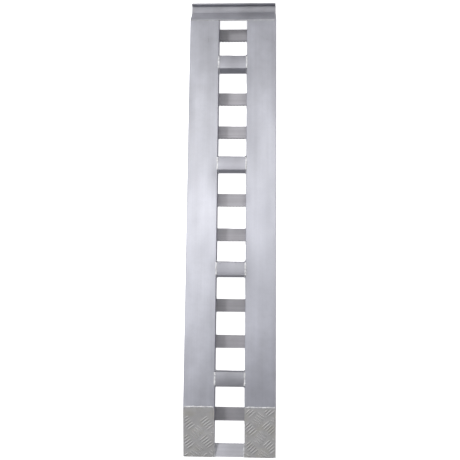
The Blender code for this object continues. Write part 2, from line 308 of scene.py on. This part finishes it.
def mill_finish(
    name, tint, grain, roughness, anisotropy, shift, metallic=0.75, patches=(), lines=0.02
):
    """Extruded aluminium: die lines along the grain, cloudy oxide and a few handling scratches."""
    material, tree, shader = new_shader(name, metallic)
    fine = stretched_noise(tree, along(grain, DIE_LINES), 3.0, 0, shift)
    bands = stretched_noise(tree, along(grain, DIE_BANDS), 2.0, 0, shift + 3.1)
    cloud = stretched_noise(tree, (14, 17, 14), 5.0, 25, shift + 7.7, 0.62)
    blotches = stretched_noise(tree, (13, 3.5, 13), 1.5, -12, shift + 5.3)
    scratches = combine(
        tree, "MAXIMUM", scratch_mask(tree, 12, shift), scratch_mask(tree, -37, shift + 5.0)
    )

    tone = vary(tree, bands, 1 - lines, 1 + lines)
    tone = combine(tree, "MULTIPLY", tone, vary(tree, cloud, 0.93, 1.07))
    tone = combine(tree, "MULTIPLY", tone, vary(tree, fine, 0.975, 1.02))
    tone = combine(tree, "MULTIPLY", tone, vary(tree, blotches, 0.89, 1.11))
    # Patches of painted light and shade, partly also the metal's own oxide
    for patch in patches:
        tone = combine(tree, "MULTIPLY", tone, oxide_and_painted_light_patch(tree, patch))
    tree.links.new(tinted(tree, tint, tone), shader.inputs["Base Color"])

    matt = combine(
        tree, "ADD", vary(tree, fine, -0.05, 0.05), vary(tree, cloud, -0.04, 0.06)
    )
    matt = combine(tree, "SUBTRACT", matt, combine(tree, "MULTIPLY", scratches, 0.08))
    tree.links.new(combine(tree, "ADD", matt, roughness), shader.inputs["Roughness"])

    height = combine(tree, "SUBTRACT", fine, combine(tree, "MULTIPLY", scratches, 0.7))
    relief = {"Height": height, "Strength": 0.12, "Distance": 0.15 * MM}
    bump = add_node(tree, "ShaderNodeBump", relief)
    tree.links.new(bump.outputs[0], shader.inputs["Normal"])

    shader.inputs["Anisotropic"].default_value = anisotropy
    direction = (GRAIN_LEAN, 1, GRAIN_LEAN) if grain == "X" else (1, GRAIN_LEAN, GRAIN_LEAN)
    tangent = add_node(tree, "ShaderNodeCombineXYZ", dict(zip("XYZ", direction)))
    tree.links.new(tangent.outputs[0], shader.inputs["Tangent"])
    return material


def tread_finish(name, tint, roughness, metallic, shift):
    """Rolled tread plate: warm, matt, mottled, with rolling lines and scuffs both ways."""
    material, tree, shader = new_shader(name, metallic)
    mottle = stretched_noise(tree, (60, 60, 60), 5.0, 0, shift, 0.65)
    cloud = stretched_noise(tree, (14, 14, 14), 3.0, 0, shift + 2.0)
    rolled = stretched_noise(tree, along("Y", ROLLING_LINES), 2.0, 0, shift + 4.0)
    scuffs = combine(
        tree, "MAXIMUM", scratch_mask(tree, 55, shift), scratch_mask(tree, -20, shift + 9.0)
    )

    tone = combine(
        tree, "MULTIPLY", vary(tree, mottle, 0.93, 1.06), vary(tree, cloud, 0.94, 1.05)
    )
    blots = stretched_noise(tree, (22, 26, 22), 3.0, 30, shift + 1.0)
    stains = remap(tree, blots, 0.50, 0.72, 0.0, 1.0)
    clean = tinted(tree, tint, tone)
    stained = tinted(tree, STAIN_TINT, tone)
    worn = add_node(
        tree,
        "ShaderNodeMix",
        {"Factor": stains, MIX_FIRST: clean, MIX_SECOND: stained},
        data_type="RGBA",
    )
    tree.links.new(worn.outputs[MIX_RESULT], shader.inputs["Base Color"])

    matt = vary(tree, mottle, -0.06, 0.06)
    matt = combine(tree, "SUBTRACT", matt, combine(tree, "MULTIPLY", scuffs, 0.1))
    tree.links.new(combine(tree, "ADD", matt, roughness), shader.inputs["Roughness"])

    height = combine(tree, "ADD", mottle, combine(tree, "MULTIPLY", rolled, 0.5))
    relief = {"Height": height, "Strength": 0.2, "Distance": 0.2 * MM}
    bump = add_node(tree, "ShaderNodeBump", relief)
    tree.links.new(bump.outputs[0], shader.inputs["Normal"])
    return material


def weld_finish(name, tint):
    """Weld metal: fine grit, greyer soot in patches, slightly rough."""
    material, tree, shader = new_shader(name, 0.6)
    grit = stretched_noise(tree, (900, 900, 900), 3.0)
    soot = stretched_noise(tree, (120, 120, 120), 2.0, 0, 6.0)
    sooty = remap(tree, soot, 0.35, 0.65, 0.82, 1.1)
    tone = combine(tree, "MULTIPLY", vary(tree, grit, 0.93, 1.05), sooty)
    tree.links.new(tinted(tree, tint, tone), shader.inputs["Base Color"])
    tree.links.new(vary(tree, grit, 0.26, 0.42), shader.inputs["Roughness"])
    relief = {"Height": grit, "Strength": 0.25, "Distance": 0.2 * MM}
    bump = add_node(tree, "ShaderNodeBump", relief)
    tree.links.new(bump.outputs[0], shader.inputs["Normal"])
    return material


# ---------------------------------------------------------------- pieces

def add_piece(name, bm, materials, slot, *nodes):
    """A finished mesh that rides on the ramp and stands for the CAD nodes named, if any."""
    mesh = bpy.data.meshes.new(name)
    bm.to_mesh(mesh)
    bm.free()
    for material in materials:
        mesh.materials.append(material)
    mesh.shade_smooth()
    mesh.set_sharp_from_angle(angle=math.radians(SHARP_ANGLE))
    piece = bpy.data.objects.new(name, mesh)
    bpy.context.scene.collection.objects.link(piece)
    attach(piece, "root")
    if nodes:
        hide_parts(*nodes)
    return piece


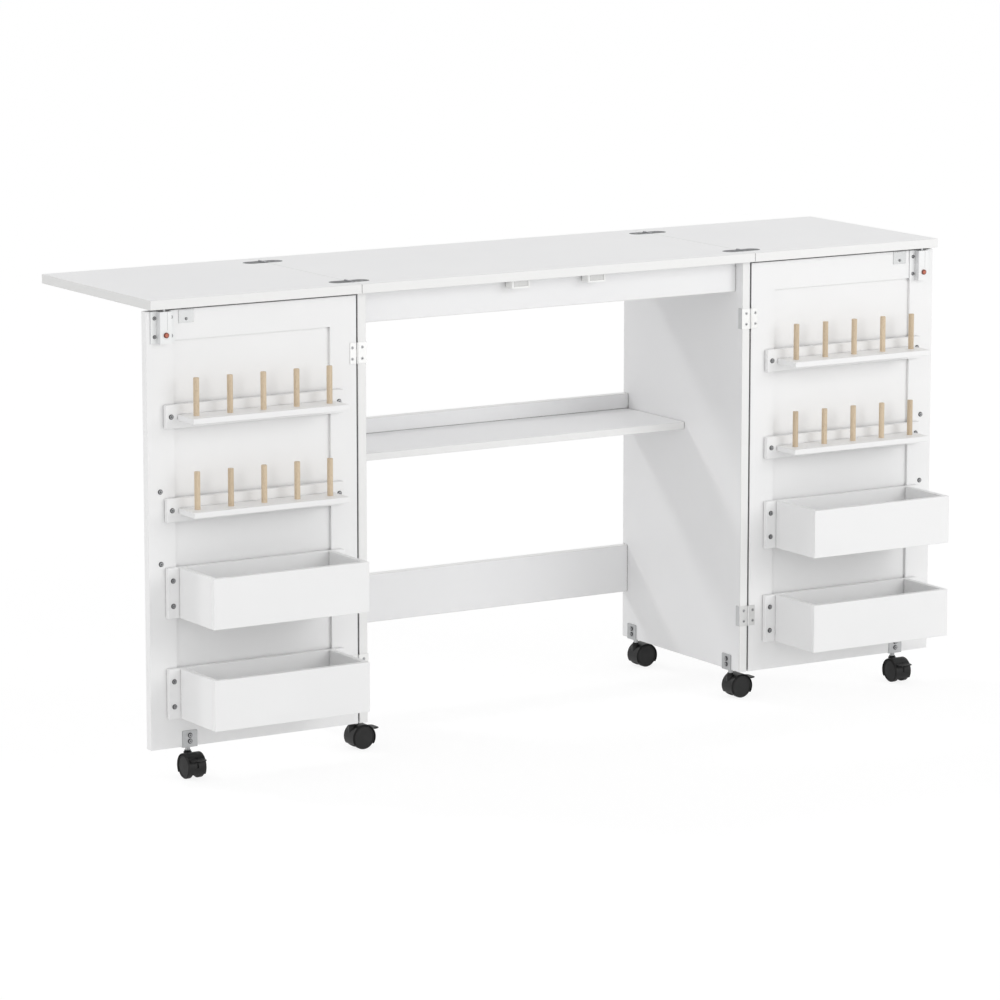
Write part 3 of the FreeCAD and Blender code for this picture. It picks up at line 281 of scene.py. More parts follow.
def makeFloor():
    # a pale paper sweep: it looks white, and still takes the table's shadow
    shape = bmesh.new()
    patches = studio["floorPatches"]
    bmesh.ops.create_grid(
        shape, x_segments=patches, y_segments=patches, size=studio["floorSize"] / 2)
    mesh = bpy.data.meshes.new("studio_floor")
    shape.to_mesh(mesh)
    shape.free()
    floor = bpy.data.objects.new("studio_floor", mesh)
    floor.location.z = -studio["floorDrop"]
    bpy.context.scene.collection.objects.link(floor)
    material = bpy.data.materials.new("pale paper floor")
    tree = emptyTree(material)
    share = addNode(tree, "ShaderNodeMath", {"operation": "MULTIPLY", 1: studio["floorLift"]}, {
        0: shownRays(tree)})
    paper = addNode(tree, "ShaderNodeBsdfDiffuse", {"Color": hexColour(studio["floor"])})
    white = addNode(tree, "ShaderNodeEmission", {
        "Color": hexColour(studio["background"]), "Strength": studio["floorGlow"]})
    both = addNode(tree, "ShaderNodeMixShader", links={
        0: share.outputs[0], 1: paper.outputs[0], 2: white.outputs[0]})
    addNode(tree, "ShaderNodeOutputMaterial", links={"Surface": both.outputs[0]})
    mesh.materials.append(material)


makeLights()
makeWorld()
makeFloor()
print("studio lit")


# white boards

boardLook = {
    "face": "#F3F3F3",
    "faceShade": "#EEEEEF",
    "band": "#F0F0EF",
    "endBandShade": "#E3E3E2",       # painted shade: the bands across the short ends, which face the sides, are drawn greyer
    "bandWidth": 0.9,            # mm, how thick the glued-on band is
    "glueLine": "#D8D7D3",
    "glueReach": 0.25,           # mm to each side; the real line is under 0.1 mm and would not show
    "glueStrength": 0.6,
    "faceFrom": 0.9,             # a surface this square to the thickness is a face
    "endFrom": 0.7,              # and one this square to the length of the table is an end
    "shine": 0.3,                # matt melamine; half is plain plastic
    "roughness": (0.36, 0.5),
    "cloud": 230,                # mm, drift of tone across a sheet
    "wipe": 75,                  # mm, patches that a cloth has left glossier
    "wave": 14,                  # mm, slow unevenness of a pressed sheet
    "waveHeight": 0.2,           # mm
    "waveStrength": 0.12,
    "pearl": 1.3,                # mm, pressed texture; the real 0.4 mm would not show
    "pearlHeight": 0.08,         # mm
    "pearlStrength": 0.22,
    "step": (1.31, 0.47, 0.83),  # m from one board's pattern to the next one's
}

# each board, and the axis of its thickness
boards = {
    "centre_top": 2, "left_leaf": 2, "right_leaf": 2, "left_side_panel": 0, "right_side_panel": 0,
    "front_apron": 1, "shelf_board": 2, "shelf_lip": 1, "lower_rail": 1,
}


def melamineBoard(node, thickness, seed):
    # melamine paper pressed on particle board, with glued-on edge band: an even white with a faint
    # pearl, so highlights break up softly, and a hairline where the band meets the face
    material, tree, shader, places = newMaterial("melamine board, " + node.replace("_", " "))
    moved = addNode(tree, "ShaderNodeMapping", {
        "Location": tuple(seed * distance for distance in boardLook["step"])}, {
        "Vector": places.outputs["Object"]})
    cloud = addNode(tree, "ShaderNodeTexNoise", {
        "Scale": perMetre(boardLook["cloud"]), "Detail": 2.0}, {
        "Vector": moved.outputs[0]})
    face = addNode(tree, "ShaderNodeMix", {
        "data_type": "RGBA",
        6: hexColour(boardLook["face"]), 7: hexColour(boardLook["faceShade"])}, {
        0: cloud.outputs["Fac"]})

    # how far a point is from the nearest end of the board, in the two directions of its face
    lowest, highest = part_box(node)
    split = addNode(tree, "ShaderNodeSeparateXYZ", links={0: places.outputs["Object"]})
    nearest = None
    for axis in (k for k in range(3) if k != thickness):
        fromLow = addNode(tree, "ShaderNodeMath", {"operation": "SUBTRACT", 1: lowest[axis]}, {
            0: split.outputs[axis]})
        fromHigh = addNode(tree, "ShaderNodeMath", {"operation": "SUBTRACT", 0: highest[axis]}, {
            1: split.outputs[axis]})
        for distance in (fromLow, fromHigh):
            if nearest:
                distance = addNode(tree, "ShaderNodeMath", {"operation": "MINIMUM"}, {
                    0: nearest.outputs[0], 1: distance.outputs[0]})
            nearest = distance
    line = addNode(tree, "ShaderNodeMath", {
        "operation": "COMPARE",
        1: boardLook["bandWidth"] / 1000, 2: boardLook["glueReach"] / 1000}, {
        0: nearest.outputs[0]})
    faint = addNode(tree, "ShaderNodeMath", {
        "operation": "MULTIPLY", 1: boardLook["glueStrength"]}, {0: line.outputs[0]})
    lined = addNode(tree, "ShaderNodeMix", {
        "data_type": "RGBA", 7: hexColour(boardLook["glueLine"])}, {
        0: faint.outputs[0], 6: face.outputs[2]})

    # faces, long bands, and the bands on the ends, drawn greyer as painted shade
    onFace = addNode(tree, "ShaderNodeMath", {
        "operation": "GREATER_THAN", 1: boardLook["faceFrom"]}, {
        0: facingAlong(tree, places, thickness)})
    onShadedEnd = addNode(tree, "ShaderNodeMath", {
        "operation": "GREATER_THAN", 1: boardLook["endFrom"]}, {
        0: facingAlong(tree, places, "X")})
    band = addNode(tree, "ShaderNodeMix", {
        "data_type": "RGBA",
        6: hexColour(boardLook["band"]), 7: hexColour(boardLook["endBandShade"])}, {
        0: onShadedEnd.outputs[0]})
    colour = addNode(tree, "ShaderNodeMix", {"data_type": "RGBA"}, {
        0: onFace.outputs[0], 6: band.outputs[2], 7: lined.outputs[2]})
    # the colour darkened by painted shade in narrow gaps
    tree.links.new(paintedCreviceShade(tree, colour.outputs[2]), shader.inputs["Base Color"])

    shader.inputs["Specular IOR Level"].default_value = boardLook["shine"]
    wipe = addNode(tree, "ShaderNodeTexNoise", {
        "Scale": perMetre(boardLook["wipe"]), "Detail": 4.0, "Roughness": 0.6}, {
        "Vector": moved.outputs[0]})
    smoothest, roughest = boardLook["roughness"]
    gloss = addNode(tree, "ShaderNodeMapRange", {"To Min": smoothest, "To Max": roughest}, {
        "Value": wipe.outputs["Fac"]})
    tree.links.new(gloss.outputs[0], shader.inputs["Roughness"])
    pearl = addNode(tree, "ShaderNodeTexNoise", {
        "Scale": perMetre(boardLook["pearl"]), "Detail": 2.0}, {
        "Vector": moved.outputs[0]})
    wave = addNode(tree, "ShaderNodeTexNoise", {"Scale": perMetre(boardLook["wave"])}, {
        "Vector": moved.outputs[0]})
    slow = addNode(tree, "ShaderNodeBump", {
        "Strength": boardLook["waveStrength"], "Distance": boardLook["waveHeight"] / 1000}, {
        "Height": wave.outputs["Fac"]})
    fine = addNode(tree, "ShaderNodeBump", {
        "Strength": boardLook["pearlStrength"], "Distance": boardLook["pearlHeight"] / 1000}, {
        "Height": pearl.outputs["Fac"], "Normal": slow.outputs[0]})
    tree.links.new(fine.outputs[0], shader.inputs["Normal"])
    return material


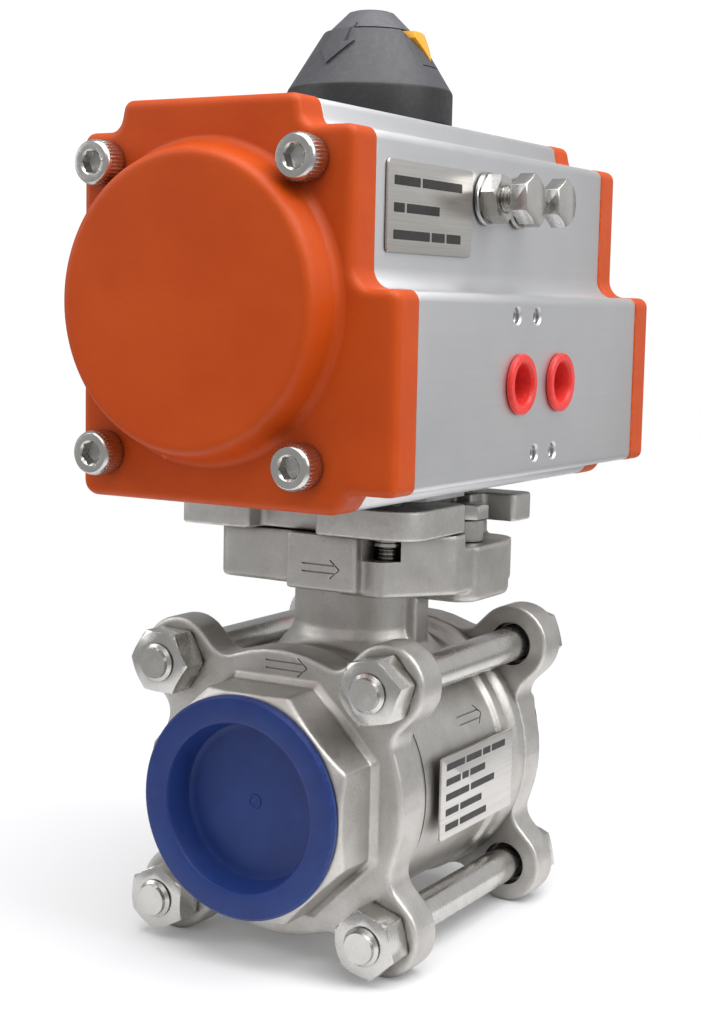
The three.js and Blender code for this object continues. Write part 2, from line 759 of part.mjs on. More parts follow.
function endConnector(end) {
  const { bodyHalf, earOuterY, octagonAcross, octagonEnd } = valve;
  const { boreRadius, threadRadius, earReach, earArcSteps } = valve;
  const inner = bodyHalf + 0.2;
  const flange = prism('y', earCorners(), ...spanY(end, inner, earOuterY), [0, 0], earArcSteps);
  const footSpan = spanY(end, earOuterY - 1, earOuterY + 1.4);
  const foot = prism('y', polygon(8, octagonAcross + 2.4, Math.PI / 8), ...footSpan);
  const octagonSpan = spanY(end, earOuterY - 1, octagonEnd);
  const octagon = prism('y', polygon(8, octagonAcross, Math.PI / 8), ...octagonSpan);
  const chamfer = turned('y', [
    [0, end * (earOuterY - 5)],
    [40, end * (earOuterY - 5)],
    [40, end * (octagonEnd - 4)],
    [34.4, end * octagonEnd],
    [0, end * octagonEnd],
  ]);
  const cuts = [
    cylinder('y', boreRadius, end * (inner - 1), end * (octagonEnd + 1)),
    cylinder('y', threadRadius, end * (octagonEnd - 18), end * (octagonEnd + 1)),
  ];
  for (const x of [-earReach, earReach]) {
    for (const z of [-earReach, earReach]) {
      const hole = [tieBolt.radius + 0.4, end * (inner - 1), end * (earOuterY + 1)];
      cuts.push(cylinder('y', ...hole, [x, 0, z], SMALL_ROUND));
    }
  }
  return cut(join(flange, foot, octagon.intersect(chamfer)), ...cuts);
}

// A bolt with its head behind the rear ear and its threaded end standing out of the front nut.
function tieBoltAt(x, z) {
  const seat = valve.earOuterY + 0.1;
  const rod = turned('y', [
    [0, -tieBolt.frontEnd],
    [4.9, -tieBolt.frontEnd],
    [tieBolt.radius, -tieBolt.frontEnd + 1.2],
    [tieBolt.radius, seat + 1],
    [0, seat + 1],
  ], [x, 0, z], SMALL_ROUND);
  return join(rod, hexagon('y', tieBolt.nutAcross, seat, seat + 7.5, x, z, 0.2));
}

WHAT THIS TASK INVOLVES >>
Make an exact transcription of the lines from the line with "Write part 3" through the line with "# white boards", inclusive, omitting all others.

SOLUTION TO THE EXERCISE >>
Write part 3 of the FreeCAD and Blender code for this picture. It picks up at line 281 of scene.py. More parts follow.
def makeFloor():
    # a pale paper sweep: it looks white, and still takes the table's shadow
    shape = bmesh.new()
    patches = studio["floorPatches"]
    bmesh.ops.create_grid(
        shape, x_segments=patches, y_segments=patches, size=studio["floorSize"] / 2)
    mesh = bpy.data.meshes.new("studio_floor")
    shape.to_mesh(mesh)
    shape.free()
    floor = bpy.data.objects.new("studio_floor", mesh)
    floor.location.z = -studio["floorDrop"]
    bpy.context.scene.collection.objects.link(floor)
    material = bpy.data.materials.new("pale paper floor")
    tree = emptyTree(material)
    share = addNode(tree, "ShaderNodeMath", {"operation": "MULTIPLY", 1: studio["floorLift"]}, {
        0: shownRays(tree)})
    paper = addNode(tree, "ShaderNodeBsdfDiffuse", {"Color": hexColour(studio["floor"])})
    white = addNode(tree, "ShaderNodeEmission", {
        "Color": hexColour(studio["background"]), "Strength": studio["floorGlow"]})
    both = addNode(tree, "ShaderNodeMixShader", links={
        0: share.outputs[0], 1: paper.outputs[0], 2: white.outputs[0]})
    addNode(tree, "ShaderNodeOutputMaterial", links={"Surface": both.outputs[0]})
    mesh.materials.append(material)


makeLights()
makeWorld()
makeFloor()
print("studio lit")


# white boards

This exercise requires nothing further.